3D code data
[START]

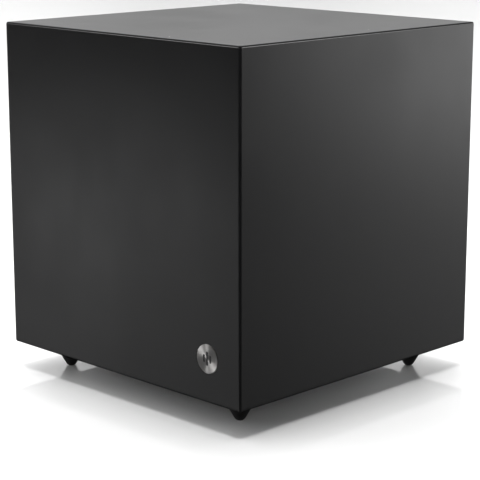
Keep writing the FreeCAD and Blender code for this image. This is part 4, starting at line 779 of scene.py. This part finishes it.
def damping_pads():
    """Three batts, in the two side pads' and the front pad's places within the CAD node's box."""
    low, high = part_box("wadding_pads")
    thick, gap = 18.0 * MM, 0.3 * MM
    side_low_y = CAB_MID.y - 115.0 * MM
    front_reach = 100.0 * MM
    spots = (
        ("left_pad", (low.x, side_low_y, low.z), (low.x + thick, high.y, high.z), 0, -1),
        ("right_pad", (high.x - thick, side_low_y, low.z), (high.x, high.y, high.z), 0, 1),
        ("front_pad", (-front_reach, low.y, low.z), (front_reach, low.y + thick, high.z), 1, -1),
    )
    for seed, (name, least, most, axis, side) in enumerate(spots):
        margin = Vector((gap, gap, gap))
        margin[axis] = 0.0
        damping_pad(name, Vector(least) + margin, Vector(most) - margin, axis, side, seed * 7.0)


# ---------------- marks on the amplifier plate

def print_ink():
    """Matt white ink, a little worn."""
    paint = Paint("print_ink", (0.62, 0.62, 0.60), 0.6)
    worn = paint.span(paint.noise(700.0, 4.0), 0.62, 0.75, 0.0, 0.6)
    paint.tint(worn, (0.25, 0.25, 0.25))
    paint.bump(paint.noise(1800.0), 0.00001, 0.4)
    paint.vary_roughness(paint.noise(300.0), 0.5, 0.75)
    return paint.material


def knob_inlays(ink):
    """A white line pressed into each knob's slot."""
    for node, body, name in (
        ("level_knob", "level_control", "level_line"),
        ("crossover_knob", "crossover_control", "crossover_line"),
    ):
        low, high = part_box(node)
        x, z = (low.x + high.x) / 2, (low.z + high.z) / 2
        tip = high.y
        corner_low = (x - 0.5 * MM, tip - 0.55 * MM, z + 3.2 * MM)
        corner_high = (x + 0.5 * MM, tip - 0.12 * MM, z + 9.6 * MM)
        mesh = mesh_of(lambda shape, a=corner_low, b=corner_high: add_block(shape, a, b, 0.12 * MM))
        finished(name, mesh, ink, body=body)


def add_stroke(shape, start, end):
    """A printed stroke on the plate's face, from and to places across it given as (x, z)."""
    start, end = Vector(start), Vector(end)
    along = (end - start).normalized()
    beside = Vector((-along.y, along.x)) * STROKE / 2
    corners = [start + beside, start - beside, end - beside, end + beside]
    depth = (PLATE_FACE - 0.03 * MM, PLATE_FACE + 0.05 * MM)
    near, far = [[shape.verts.new((c.x, y, c.y)) for c in corners] for y in depth]
    shape.faces.new(near)
    shape.faces.new(far)
    join_loops(shape, near, far)


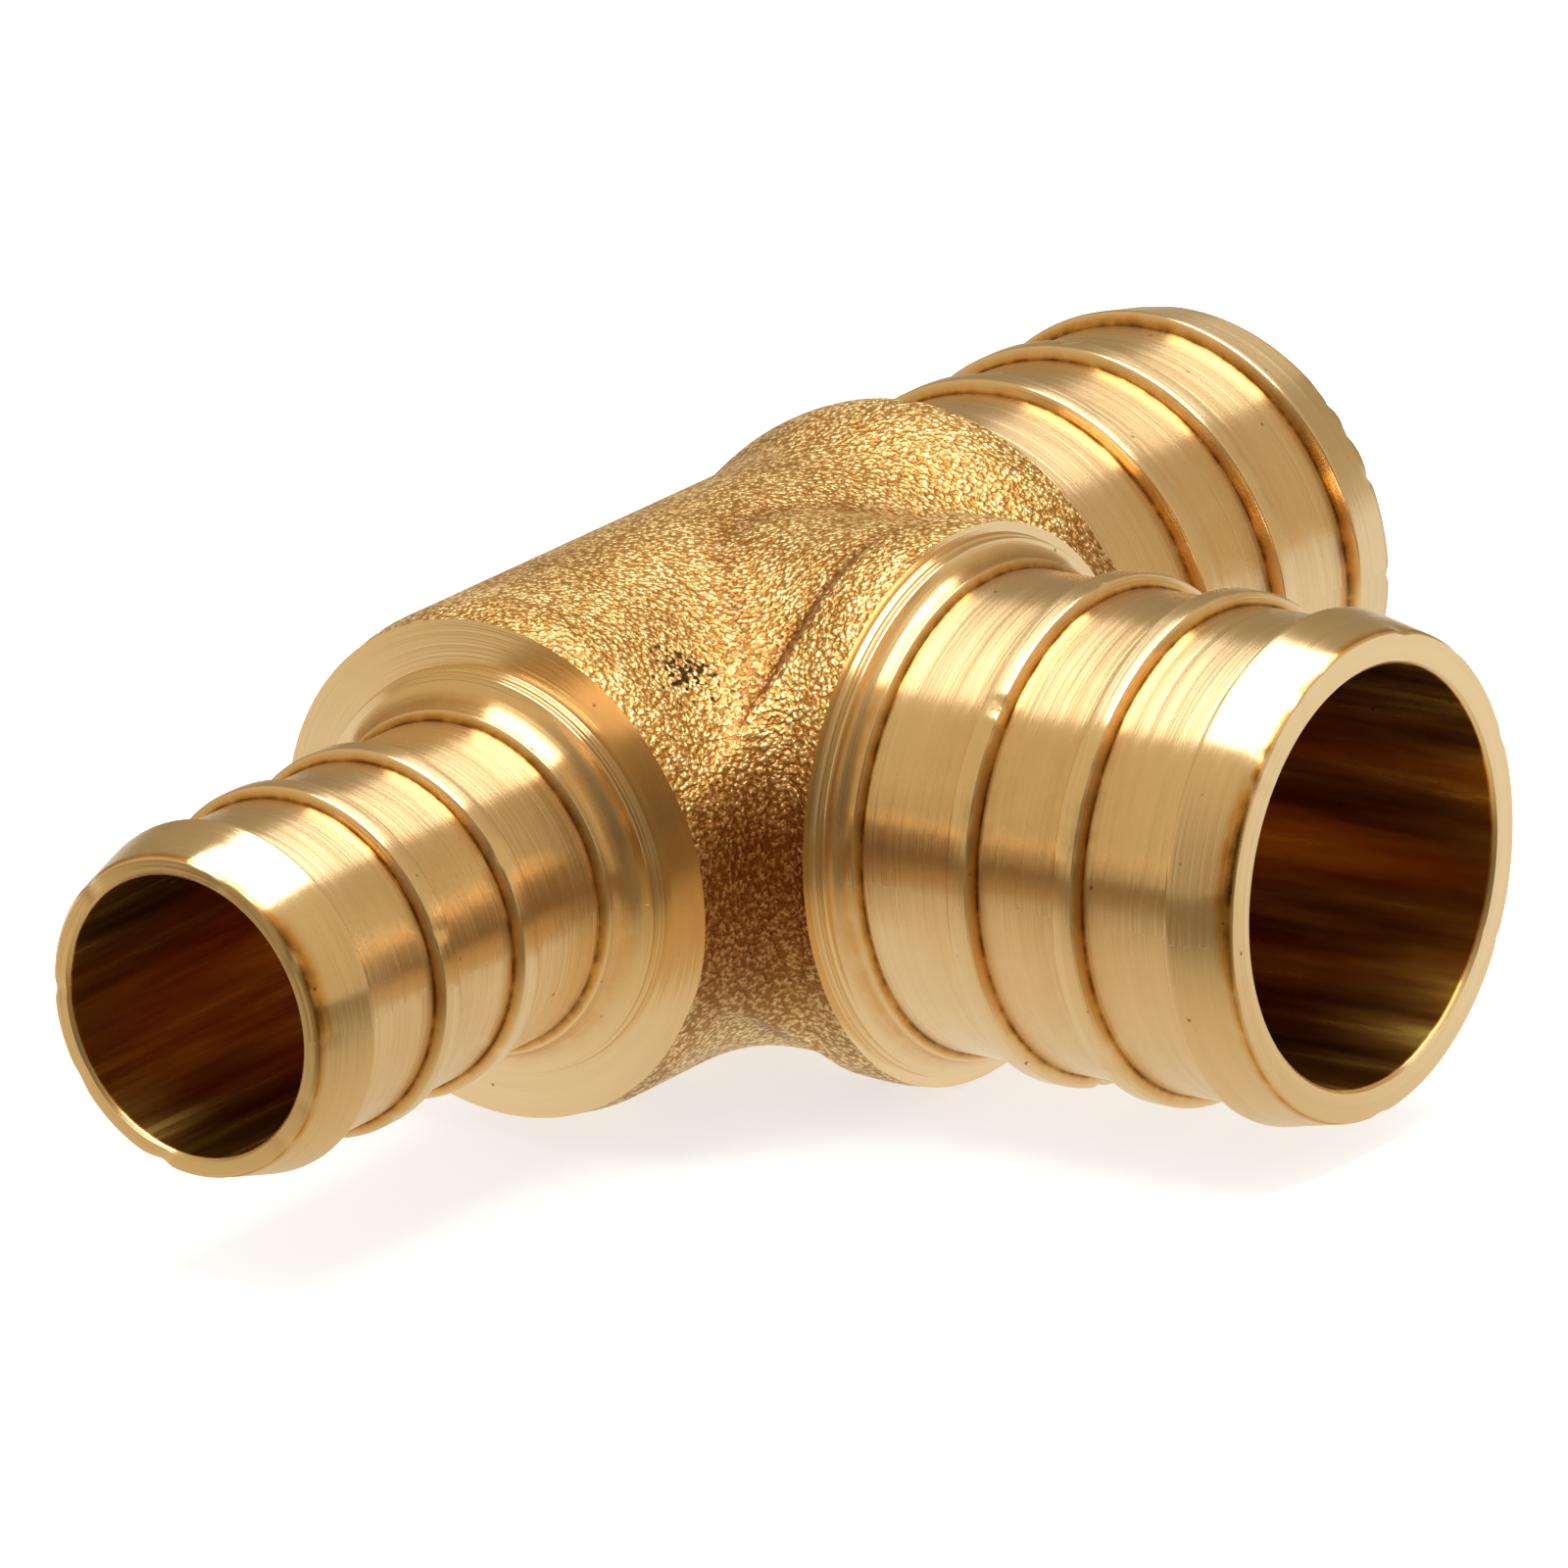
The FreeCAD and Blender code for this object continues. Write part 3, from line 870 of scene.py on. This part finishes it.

[END]

- WORK TO DO -
Scan the material above for the word "FreeCAD". Copy each line where it occurs.

- FINAL RESULT -
Keep writing the FreeCAD and Blender code for this image. This is part 4, starting at line 779 of scene.py. This part finishes it.
The FreeCAD and Blender code for this object continues. Write part 3, from line 870 of scene.py on. This part finishes it.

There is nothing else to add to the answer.